As she spoke, a pod of dolphins appeared in the surf as if to prove her point: This is about as close to living on the ocean as you can get without a hull.
A combination of the state-of-the-art technology and old-fashioned detailing, the house offers a double-gabled glass-and-steel embrace to the waterfront, but assimilates into its Shore surroundings with façade-length porches wide enough for rocking chairs and flared columns clad in cedar shakes.
In other words, said Mark Asher of Asher Associates Architects in Jenkintown and Stone Harbor, the goal was to please the Connorses - without alienating their neighbors.
"I used a sort of coastal vernacular, with natural materials and historical details that you would find in the turn-of-the-century homes that dotted this coast - but we just reimagined them," he said.
The question was how to marry those traditional elements with a modern glass box. "That's a tough marriage, and it usually ends poorly, frankly," he said. "But I think it was successful here."
The result is finished with a brick drive laid in a herringbone pattern with a lush grass median, and landscaping that fades into dune grasses, then beach beyond.
It's hard to believe that one year ago, an entirely different house stood in this spot.
After nearly 20 years in their previous home, the Connorses, of Connecticut, decided it made more sense to rebuild than refurbish - but were determined not to miss a summer in Avalon.

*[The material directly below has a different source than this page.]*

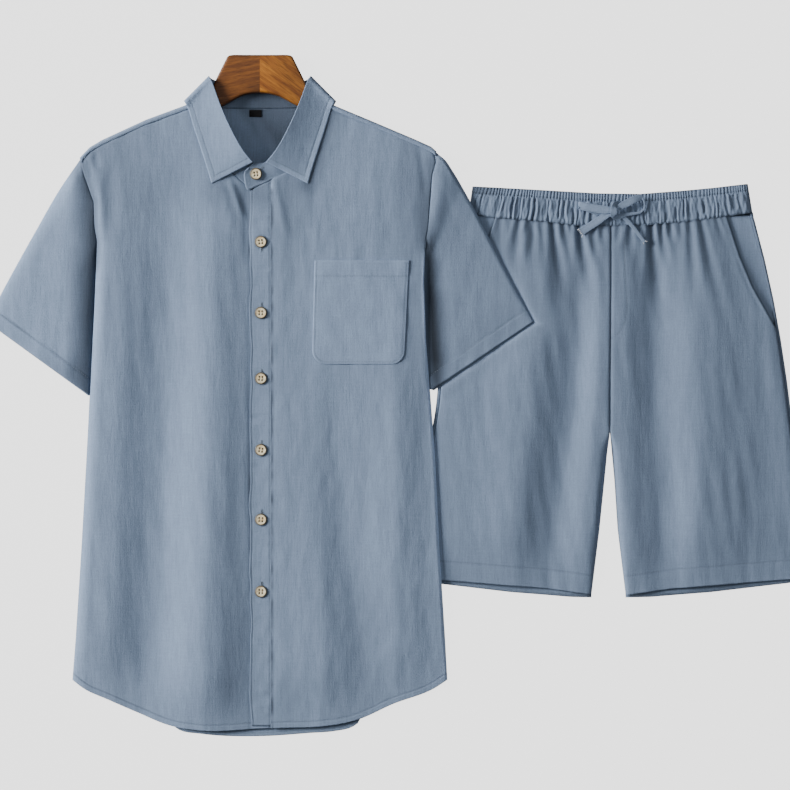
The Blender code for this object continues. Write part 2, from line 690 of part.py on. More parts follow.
def leaf_and_stand():
    """The collar leaf falls from the fold to its outer edge: rise * (1 - c)**1.5 above the shirt,
    where c runs from the fold to the edge. The stand climbs from the neck seam to just under it."""
    rows, rises = collar_rows()
    count, fronts = len(rows), len(rises)
    from_end = np.minimum(np.arange(count), count - 1 - np.arange(count))
    lies_on_shirt = (from_end < fronts)[:, None]
    rise = rises[np.minimum(from_end, fronts - 1)][:, None]

    def lying(points):
        across, up = points[..., 0], points[..., 1]
        return shirt_top(across, up) + LAID + WALL / 2 + placket_rise(np.abs(across))

    down = np.array([0.0, 0.07, 0.2, 0.36, 0.54, 0.76, 1.0])[None, :]
    leaf = rows[:, None, 0] + down[..., None] * (rows[:, None, 1] - rows[:, None, 0])
    leaf[..., 2] = np.where(lies_on_shirt, lying(leaf) + rise * (1.0 - down) ** 1.5, leaf[..., 2])
    fold_heights = leaf[:, 0, 2].copy()
    wall("collar_leaf", leaf, SHIRT_X, "cloth")

    down = np.array([0.0, 0.3, 0.65, 1.0])[None, :]
    stand = rows[:, None, 3] + down[..., None] * (rows[:, None, 2] - rows[:, None, 3])
    seam_height = shirt_top(rows[:, 2, 0], rows[:, 2, 1]) - WALL / 2
    top_height = fold_heights - WALL - LAID - 0.3
    climbing = seam_height[:, None] + (top_height - seam_height)[:, None] * (1.0 - down)
    stand[..., 2] = np.where(lies_on_shirt, climbing, stand[..., 2])
    ends = []
    for table in (STAND_END_UNDER, STAND_END_OVER):
        top = np.array([(*row[0], row[2]) for row in table])[:, None]
        low = np.array([(*row[1], row[2]) for row in table])[:, None]
        strip = top + down[..., None] * (low - top)
        crown = strip[..., 2] + STAND_CROWN * (1.0 - down)
        strip[..., 2] = shirt_top(strip[..., 0], strip[..., 1]) - WALL / 2 + crown
        ends.append(strip)
    whole = np.concatenate([ends[0], stand[1:-1], ends[1]])
    wall("collar_stand", whole, SHIRT_X, "cloth")


def button(name, across, up, rest):
    """A turned button with a raised rim, lying on the height in rest."""
    radius = BUTTON_DIAMETER / 2
    thick = BUTTON_THICKNESS
    profile = (
        (0.0, thick - 1.0),
        (0.62 * radius, thick - 1.0),
        (0.76 * radius, thick),
        (radius, thick - 0.5),
        (radius, 0.5),
        (0.9 * radius, 0.0),
        (0.0, 0.0),
    )
    mesh = bmesh.new()
    points = [mesh.verts.new((x * MM, 0.0, z * MM)) for x, z in profile]
    for first, second in zip(points, points[1:]):
        mesh.edges.new((first, second))
    data = bpy.data.meshes.new(name)
    mesh.to_mesh(data)
    mesh.free()
    thing = keep(name, data, "button_wood")
    thing.location = ((SHIRT_X + across) * MM, (LAYOUT_UP + up) * MM, rest * MM)
    turn = thing.modifiers.new("turn", "SCREW")
    turn.steps = turn.render_steps = 14
    turn.use_merge_vertices = True
    turn.merge_threshold = 0.00001


def buttons():
    ring = np.linspace(0.0, 2.0 * math.pi, 17)
    rim_across, rim_up = BUTTON_DIAMETER / 2 * np.cos(ring), BUTTON_DIAMETER / 2 * np.sin(ring)
    places = [COLLAR_BUTTON] + [(1.2, up) for up in BUTTON_UPS]
    for number, (across, up) in enumerate(places, 1):
        rest = shirt_top(across + rim_across, up + rim_up).max() + LAID + WALL + SEAM
        if number == 1:
            rest += STAND_CROWN
        button(f"button_{number}", across, up, rest)


def neck_label():
    plan = np.array([[(-13.8, 358.6), (1.6, 358.6)], [(-13.8, 349.6), (1.6, 349.6)]])
    rest = WALL + collar_step(plan[..., 0], plan[..., 1]).max() + SEAM
    shell("neck_label", placed(SHIRT_X, plan, rest + 1.0), placed(SHIRT_X, plan, rest), "label_black")


def hanger():
    """Two halves cut from flat board with rounded edges, meeting at an upright glued joint."""
    for name, hand, finish in (("hanger_right", -1.0, "hanger_dark"), ("hanger_left", 1.0, "hanger_light")):
        shoulder = curve(HANGER_SHOULDER, evenly(30))
        arch = curve(HANGER_ARCH, evenly(12))
        outline = stitched(shoulder, arch) * (hand, 1.0)
        outline[:, 0] += hand * HANGER_JOINT_GAP / 2
        data = bpy.data.curves.new(name, "CURVE")
        data.dimensions = "2D"
        data.fill_mode = "BOTH"
        data.bevel_depth = HANGER_EDGE_RADIUS * MM
        data.bevel_resolution = 1
        data.offset = -HANGER_EDGE_RADIUS * MM
        data.extrude = ((HANGER_FRONT - HANGER_BACK) / 2 - HANGER_EDGE_RADIUS) * MM
        line = data.splines.new("POLY")
        line.points.add(len(outline) - 1)
        flat = [(x * MM, y * MM, 0.0, 1.0) for x, y in outline]
        line.points.foreach_set("co", np.array(flat).ravel())
        line.use_cyclic_u = True
        thing = keep(name, data, finish)
        thing.location = (SHIRT_X * MM, LAYOUT_UP * MM, (HANGER_FRONT + HANGER_BACK) / 2 * MM)


def past_shirt(across, up):
    """Distance by which a point of the shorts lies outside the shirt and its sleeve."""
    from_shirt = across + SHORTS_X - SHIRT_X
    tip = np.array(SLEEVE_TOP_LEFT[-1])

    def past(line):
        line = line / np.linalg.norm(line)
        return line[0] * (up - tip[1]) - line[1] * (from_shirt - tip[0])

    past_top = past(tip - np.array(SLEEVE_TOP_LEFT[2]))
    past_cuff = past(np.array(CUFF_LEFT) - tip)
    return np.minimum(np.maximum(past_top, past_cuff), from_shirt - side(up, 2))


def pressed(height, across, up):
    """Height of the shorts once the shirt lies on them."""
    free = ease((past_shirt(across, up) - 18.0) / 45.0)
    low = np.minimum(height, SHORTS_HEIGHT_UNDER_SHIRT)
    return low + (height - low) * free


def inseam(up, hand):
    """Where the inner edge of a leg lies: the centre seam above the crotch, the inseam below."""
    rows = np.array(INSEAM_RIGHT if hand < 0 else INSEAM_LEFT)[::-1]
    below = np.interp(up, rows[:, 1], rows[:, 0])
    return np.where(up > rows[-1, 1], -1.6 * ease((213.6 - up) / 257.0), below)


def shorts_height(across, up):
    """Height of the shorts' front before the shirt presses on it."""
    height = folds(SHORTS_FOLDS, across, up)
    from_side = shorts_edge(up) - np.abs(across)
    from_inseam = np.where(across < -1.6, inseam(up, -1.0) - across, across - inseam(up, 1.0))
    open_leg = ease((-44.0 - up) / 30.0)
    inner = 1.0 - (1.0 - roll(from_inseam / 12.0)) * open_leg
    return SEAT + (height - SEAT) * roll(from_side / EDGE_ROLL) * inner


def gathers(u, up):
    """Height of the gathers below the waist seam, which fade out down the leg."""
    fade = 1.0 - ease((214.0 - up) / 95.0)
    uneven = 0.8 + 0.2 * np.sin(17.0 * u) * np.cos(9.0 * u)
    return 1.7 * fade * uneven * np.cos(2.0 * math.pi * WAIST_GATHERS_PER_SIDE * u)


def waist(across):
    rows = np.array(WAIST_SEAM, float)
    return np.interp(across, rows[:, 0], rows[:, 1])


def shorts_panel(hand, front):
    """Plan of a leg's front or back panel, from the centre outwards and from the waist down."""
    columns = evenly(2 * WAIST_GATHERS_PER_SIDE + 1) if front else evenly(7)
    inner_ups = np.array([213.6, 198.0, 172.0, 144.0, 112.0, 70.0, 10.0, -44.0, -105.0, -168.0, -249.0])
    outer_ups = np.array([225.5, 208.0, 175.0, 135.5, 110.0, 86.0, 20.0, -35.0, -90.0, -150.0, -229.0])
    rows = (inner_ups[0] - inner_ups) / (inner_ups[0] - inner_ups[-1])
    hem_rows = np.array(SHORTS_HEM)
    hem_ups = hem_rows[:, 1 if front else 2]
    inner_ups[-1] = hem_ups[0]
    inner = np.stack([inseam(inner_ups, hand) + hand * 0.2, inner_ups], axis=-1)
    opening = np.array(POCKET_OPENING)
    outer_out = shorts_edge(outer_ups) - (3.0 if front else 0.0)
    if front:
        at_pocket = outer_ups > 86.0
        outer_out[at_pocket] = np.interp(-outer_ups[at_pocket], -opening[:, 1], opening[:, 0])
    outer = np.stack([hand * outer_out, outer_ups], axis=-1)
    if not front:
        outer[0] = (hand * 177.0, waist(hand * 177.0) - SEAM)
    top_across = inner[0, 0] + columns * (outer[0, 0] - inner[0, 0])
    top = np.stack([top_across, waist(top_across)], axis=-1)
    inner[0], outer[0] = top[0], top[-1]
    low_across = inner[-1, 0] + columns * (outer[-1, 0] - inner[-1, 0])
    bottom = np.stack([low_across, np.interp(np.abs(low_across), hem_rows[:, 0], hem_ups)], axis=-1)
    inner[-1], outer[-1] = bottom[0], bottom[-1]
    return patch(top, bottom, inner, outer, columns, rows), columns


def shorts_legs():
    for name, hand in (("right", -1.0), ("left", 1.0)):
        plan, columns = shorts_panel(hand, front=True)
        across, up = plan[..., 0], plan[..., 1]
        height = shorts_height(across, up) + gathers(columns[None, :], up)
        top = placed(SHORTS_X, plan, pressed(height, across, up))
        hung_sheet(f"shorts_front_{name}", top, LAYER, "cloth")
        plan, _ = shorts_panel(hand, front=False)
        flat_sheet(f"shorts_back_{name}", plan, SHORTS_X, 0.0, "cloth_back")


def pocket_facings():
    """The cloth that shows in each slanted pocket opening, from just under the front to the side."""
    for name, hand in (("right", -1.0), ("left", 1.0)):
        opening = np.array(POCKET_OPENING)
        ups = np.array([225.0, 200.0, 175.0, 150.0, 125.0, 98.0])
        at_opening = np.interp(-ups, -opening[:, 1], opening[:, 0])
        at_side = shorts_edge(ups) - 3.0
        across_places = np.array([0.0, 0.25, 0.6, 1.0])
        start = at_opening - 8.0
        out = start[:, None] + across_places * (at_side - start)[:, None]
        plan = np.stack([hand * out, np.broadcast_to(ups[:, None], out.shape)], axis=-1)
        front = pressed(shorts_height(plan[..., 0], plan[..., 1]), plan[..., 0], plan[..., 1])
        under = front - WALL * 1.5 - 1.4
        settled = 1.0 - ease((out - at_opening[:, None] + 8.0) / np.maximum(at_side - start, 1.0)[:, None])
        top = np.maximum(SEAT, np.minimum(SEAT + (front - SEAT) * 0.62 * settled, under))
        outer, inner = placed(SHORTS_X, plan, top), placed(SHORTS_X, plan, top - WALL)
        shell(f"pocket_facing_{name}", outer, inner, "cloth")


def waistband():
    """The elastic casing: a row of small gathers, crossed by the stitch line of its frilled top."""
    count = 2 * BAND_GATHERS + 1
    u = evenly(count)
    drop = np.array([0.0, 0.24, 0.42, 0.75, 1.0])
    heights = np.array([6.4, 7.6, 9.2, 9.0, 7.8])[:, None]
    waves = np.array([0.9, 0.4, 1.0, 1.0, 1.0])[:, None]
    top_rows = np.array(WAIST_TOP, float)
    top_across = -173.5 + u * 345.0
    low_across = -178.5 + u * 356.0
    top_up = np.interp(top_across, top_rows[:, 0], top_rows[:, 1])
    low_up = waist(low_across) + 0.5
    across = top_across + drop[:, None] * (low_across - top_across)
    up = top_up + drop[:, None] * (low_up - top_up)
    plan = np.stack([across, up], axis=-1)
    ends = roll(np.minimum(u, 1.0 - u) * 345.0 / 9.0)
    wave = waves * np.cos(math.pi * np.arange(count))[None, :]
    height = SEAT + (heights + wave - SEAT) * ends
    hung_sheet("waistband_front", placed(SHORTS_X, plan, pressed(height, across, up)), LAYER, "cloth")
    flat_sheet("waistband_back", plan[[0, -1], ::8], SHORTS_X, 0.0, "cloth_back")


def drawstring(name, route):
    """One end of the tape as a plain tube along its route."""
    data = bpy.data.curves.new(name, "CURVE")
    data.dimensions = "3D"
    data.fill_mode = "FULL"
    data.bevel_depth = TAPE_TUBE / 2 * MM
    data.bevel_resolution = 1
    data.use_fill_caps = True
    points = curve(route, evenly(56)) + np.array([SHORTS_X, LAYOUT_UP, 0.0])
    line = data.splines.new("POLY")
    line.points.add(len(points) - 1)
    line.points.foreach_set("co", np.column_stack([points * MM, np.ones(len(points))]).ravel())
    keep(name, data, "cloth")


def main():
    for thing in list(bpy.data.objects):
        bpy.data.objects.remove(thing)
    holder = bpy.data.collections.new("summer_set")
    bpy.context.scene.collection.children.link(holder)
    shirt_fronts()
    placket()
    chest_pocket()
    shirt_back()
    shirt_yoke()
    sleeve("sleeve_right", 1)
    sleeve("sleeve_left", 2)
    leaf_and_stand()
    buttons()
    neck_label()
    hanger()
    shorts_legs()
    pocket_facings()
    waistband()
    drawstring("drawstring_right", DRAWSTRING_RIGHT)
    drawstring("drawstring_left", DRAWSTRING_LEFT)


main()
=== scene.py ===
"""Looks of a man's summer set laid flat: a short-sleeved linen shirt on a wooden hanger, and
drawstring shorts whose side lies under the shirt's sleeve.

Lengths are in millimetres until a mesh is made. "across" is measured from a garment's own centre
line, positive to the viewer's right, and "up" runs towards the collar from the middle of the layout.
Left and right in the names are the wearer's.
"""

import math

import bpy
import numpy as np
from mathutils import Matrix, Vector


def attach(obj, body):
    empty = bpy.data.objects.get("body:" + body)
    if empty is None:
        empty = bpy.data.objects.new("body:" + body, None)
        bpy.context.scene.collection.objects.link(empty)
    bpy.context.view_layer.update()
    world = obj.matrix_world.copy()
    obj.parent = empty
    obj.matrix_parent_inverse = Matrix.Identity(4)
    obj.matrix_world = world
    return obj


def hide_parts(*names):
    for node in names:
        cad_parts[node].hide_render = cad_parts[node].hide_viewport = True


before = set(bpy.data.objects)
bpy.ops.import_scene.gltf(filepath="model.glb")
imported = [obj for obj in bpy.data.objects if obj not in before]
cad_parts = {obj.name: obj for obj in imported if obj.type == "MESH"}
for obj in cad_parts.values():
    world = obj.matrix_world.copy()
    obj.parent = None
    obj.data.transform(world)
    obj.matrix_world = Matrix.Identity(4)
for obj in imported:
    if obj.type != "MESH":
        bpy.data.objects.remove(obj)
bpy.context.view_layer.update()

MM = 0.001

# Camera: straight above, so that 790 pixels show 987.5 mm of the cloth.
CAMERA_PLACE = (-0.00415, 0.00105, 3.6)
CAMERA_LENS = 130.8

# Ground
FLOOR_HALF, FLOOR_LEVEL = 6000.0, -0.4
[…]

And they didn't: The old house was demolished in September, and the new one, built by Cape May Court House contractor D.L. Miner, was ready for move-in by July 1.
But the Connorses' vision - which comes to life in the second-floor living space, where a wall of glass faces the ocean and is flanked by open porches - presented interior design challenges as well as architectural ones.
"You've got this spectacular view out there, and you don't want to try to compete with that," said Christina Smith of Stone Harbor's Summer House Design Group, which handled the interior. "What are you going to do? Put a seascape in here?"
The solution that Smith and her project manager, Sara Mass, developed was an understated take on Shore decor. That included neutral upholstery, mostly in indoor-outdoor fabrics, on wicker and wood furnishings with a few rope accents. Throughout the house, the woodwork and wainscoting got a coat of white paint; in some rooms, it's accented by grass-cloth wall coverings or a pale blue hue in the recesses.
Even the kitchen, which gets the benefit of waterfront placement, is a mild-mannered statement piece, including white cabinetry, a quartzite countertop, and a simple glass-brick backsplash. It's an exercise in minimalism (though a microwave, oven, and extra food prep areas are tucked away in a butler's pantry).
Smith and Mass offset these choices with a few bold accents: a contemporary blown-glass light fixture over the kitchen island; a backlit, polished agate sideboard in the living room; geometric alabaster wall sconces; and, yes, just one seascape - a nearly abstract expanse of ocean and sky by New York artist Richard Bruce.
The project, which replaced a house that had stood on the site only since 1990, didn't significantly expand on the previous footprint. Asher said the point wasn't to go bigger, but to come in line with the way upscale Shore living has evolved over the last 25 years.
For one thing, like many of his current clients, the Connorses opted for en suite bathrooms in all of the guest rooms, offering more privacy to their visitors - in addition to two outdoor showers and a dog wash.
And today, he said, most clients opt for elevators and "smart" systems within their homes; the Connorses' controls lighting, temperature, security, music, and storm shutters, all from a phone or tablet. The glass walls facing the beach can be shrouded with blinds at the touch of a button; the porches - accessed by glass pocket doors - can all be screened off or covered by storm shutters just as easily.
It makes for a pretty impressive show, though it can't beat what lies beyond the mahogany-clad steel that picture-frames the two gabled windows.
"When you're in the house, you're virtually on the beach, and it's endlessly entertaining," Asher said. "The ocean is changing every minute of the day, and the sky is changing every minute of the day. It's an incredible, ever-changing tapestry."